Article ID: | iaor201523782 |
Volume: | 28 |
Issue: | 5 |
Start Page Number: | 508 |
End Page Number: | 523 |
Publication Date: | Jul 2012 |
Journal: | Quality and Reliability Engineering International |
Authors: | Saraiva Pedro M, Reis Marco S, Gomes Vronique M, Pereira Ana C |
Keywords: | statistics: regression |
A systematization of complex data structures, originated in current processes and product analysis activities, is presented as a starting point for developing generalized and flexible frameworks for handling such challenging information sources. In this article, we present an abstract and unifying definition for a class of multidimensional data arrays (here called profiles), built upon which a taxonomy is proposed for their classification, according to aspects relevant for the development of software platforms, namely, the underlying data structure characteristics and the nature of information they convey.

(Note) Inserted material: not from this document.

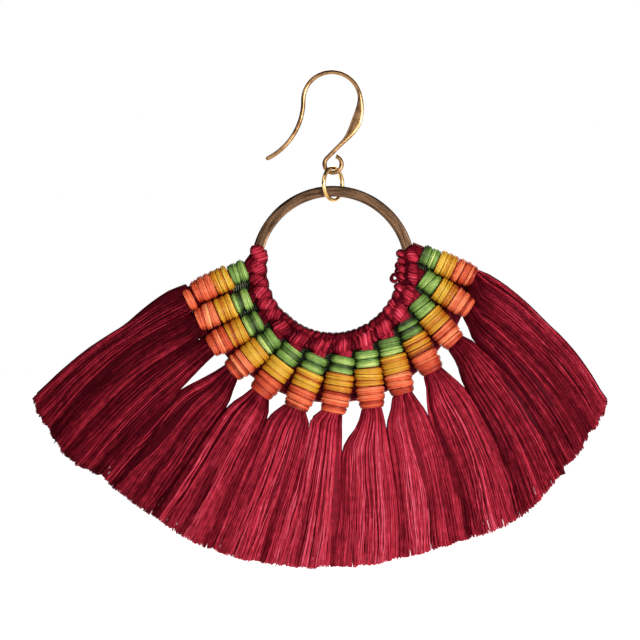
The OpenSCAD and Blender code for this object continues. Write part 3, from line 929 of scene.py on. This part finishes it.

Such taxonomy is based on an extensive bibliographic review involving the analysis of complex datasets. Then, we identify the classes of profiles with higher demand (dominant classes) and, for these, conduct a comparison study involving those methodologies that could be applied in the context of two tasks: calibration/regression and process monitoring. The comparison study showed that the Tucker3 and N‐way Partial Least Squares methods are good candidates to incorporate a computational framework addressing the dominant classes of profiles that were identified. The purpose of this ongoing work is to provide fundamental information for developing new software tools able to handle a broad scope of problems, involving the type of complex datasets found in practice, as well as on how to modularly add features regarding the treatment of other, less frequent, classes, to add value to users with more specific interests.